SET TASK
Your task is to quote, unchanged, only the lines from the one with "Reconstruct the object" through the one with "least_wire_gap = 0.4", both ends included.
══ LISTED ENTRIES
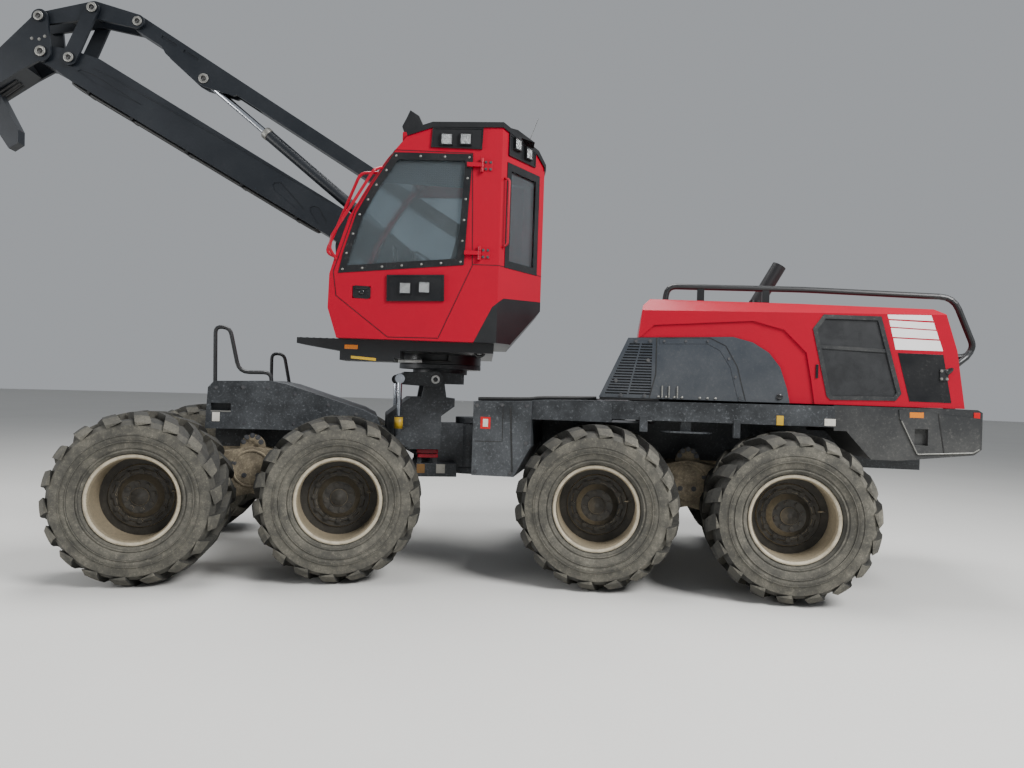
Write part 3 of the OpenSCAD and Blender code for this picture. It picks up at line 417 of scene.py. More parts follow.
def run_tree():
    """Tubes along drawn lines, their corners rounded: pipes, rods and hoses."""
    sizes = {"Tube radius": 0.016, "Bend radius": 0.05}
    tree, given = new_tree("tubes along lines", sizes, {"Sides": 12})
    line = add(tree, "GeometryNodeMeshToCurve", {"Mesh": given["Geometry"]})
    bent = add(tree, "GeometryNodeFilletCurve", {
        "Curve": line.outputs[0], "Radius": given["Bend radius"], "Limit Radius": True,
        "Count": 5}, mode="POLY")
    ring = add(tree, "GeometryNodeCurvePrimitiveCircle", {
        "Resolution": given["Sides"], "Radius": given["Tube radius"]}, mode="RADIUS")
    tube = add(tree, "GeometryNodeCurveToMesh", {
        "Curve": bent.outputs[0], "Profile Curve": ring.outputs[0], "Fill Caps": True})
    return end_tree(tree, tube.outputs[0], given["Finish"])


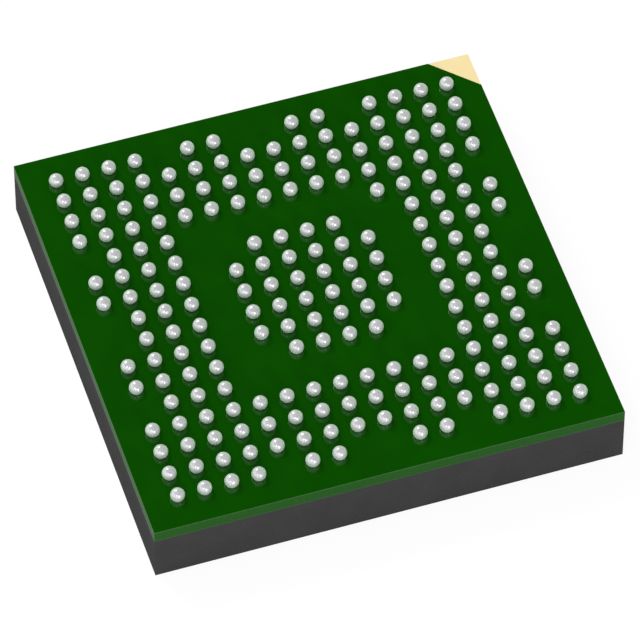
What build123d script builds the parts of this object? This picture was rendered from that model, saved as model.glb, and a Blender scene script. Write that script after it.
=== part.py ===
from build123d import *
import os
from collections import namedtuple
from math import atan2, cos, degrees, hypot, sin, sqrt

# A ball grid array integrated circuit, in millimetres, with its solder balls up.
# It rests on the marking face of its mould cap. The origin is the middle of that face and +Z points up.
# Ball A1 and the gold index corner lie at +X +Y. Rows A to T run from +Y to -Y and columns 1 to 16 from
# +X to -X.
# Every piece is made in place, on the stack of levels that all of them share.

os.makedirs("parts", exist_ok=True)

# Ball grid
pitch = 0.8
grid_count = 16  # rows, and columns
edge_margin = 1.0  # from the centres of the outermost balls to the edge of the body
band_depth = 4  # rows of balls in the band round the edge
gap_steps = (0.5, 3.5)  # places left empty in the outermost row of each side, in pitches from its middle
block_count = 6  # rows and columns of the block in the middle, which lacks its corners
ball_diameter = 0.42
ball_neck = 0.33  # where a ball leaves the mask, and so the opening over its land

# Mould cap
mould_height = 1.6
dimple_diameter = 0.8  # the shallow round index in the marking face
dimple_depth = 0.05
dimple_inset = 1.4  # from its centre to both edges

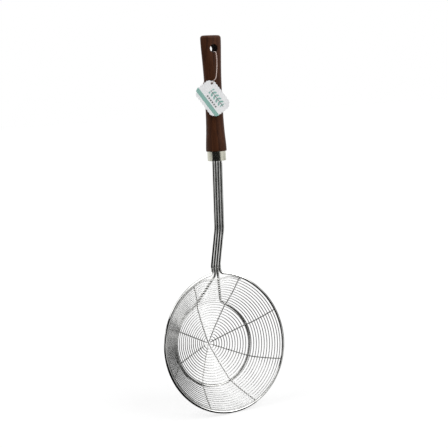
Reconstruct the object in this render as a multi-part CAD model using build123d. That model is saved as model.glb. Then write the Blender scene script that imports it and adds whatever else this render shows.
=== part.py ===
from build123d import *
import math
import os

# Spider skimmer: a wire bowl on a long shaft with an oval wooden handle.
# The bowl is wound from one thin wire that lies on radial wires. A thick rim wire and a thick
# support wire hold it, and their four ends run side by side up the shaft into the handle.
# The origin is the centre of the hang hole, +Z runs up the handle and the bowl's mouth looks
# along -Y. The skimmer hangs by its hole, with the card tag on its string in front.
# Lengths are in millimetres and angles in degrees.

# Wires
frame_wire = 3.3
mesh_wire = 1.1
radial_wire = 1.5
weld_gap = 0.08

# Bowl
rim_radius = 80.0
rim_drop = 270.3
rim_back = 15.0
rim_tilt = 9.4
shoulder_radius = 88.0
shoulder_angle = 80.0
rim_neck_radius = 5.0
support_radius = 51.3
support_depth = 33.7
support_seat_angle = 33.0
support_gap = 0.35
hub_depth = 44.3
bottom_edge_slope = 21.5
corner_radius = 8.0
last_turn_angle = 30.0

# Spiral mesh
spiral_turns = 26
spiral_start_radius = 5.6
spiral_edge_pitch = 1.9
spiral_end_angle = 23.0
flare_share = 0.92
flare_neck_share = 0.25
flare_neck_angle = 16.0
least_wire_gap = 0.4

# Radial wires
first_radial_angle = 26.4
radial_lean = 4.2
lean_start_run = 3.0
radial_count = 8
through_radial = 7
hub_end_radius = 2.2
hub_bend_radius = 25.0
spoke_end_gap = 0.38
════
SOLUTION
Reconstruct the object in this render as a multi-part CAD model using build123d. That model is saved as model.glb. Then write the Blender scene script that imports it and adds whatever else this render shows.
=== part.py ===
from build123d import *
import math
import os

# Spider skimmer: a wire bowl on a long shaft with an oval wooden handle.
# The bowl is wound from one thin wire that lies on radial wires. A thick rim wire and a thick
# support wire hold it, and their four ends run side by side up the shaft into the handle.
# The origin is the centre of the hang hole, +Z runs up the handle and the bowl's mouth looks
# along -Y. The skimmer hangs by its hole, with the card tag on its string in front.
# Lengths are in millimetres and angles in degrees.

# Wires
frame_wire = 3.3
mesh_wire = 1.1
radial_wire = 1.5
weld_gap = 0.08

# Bowl
rim_radius = 80.0
rim_drop = 270.3
rim_back = 15.0
rim_tilt = 9.4
shoulder_radius = 88.0
shoulder_angle = 80.0
rim_neck_radius = 5.0
support_radius = 51.3
support_depth = 33.7
support_seat_angle = 33.0
support_gap = 0.35
hub_depth = 44.3
bottom_edge_slope = 21.5
corner_radius = 8.0
last_turn_angle = 30.0

# Spiral mesh
spiral_turns = 26
spiral_start_radius = 5.6
spiral_edge_pitch = 1.9
spiral_end_angle = 23.0
flare_share = 0.92
flare_neck_share = 0.25
flare_neck_angle = 16.0
least_wire_gap = 0.4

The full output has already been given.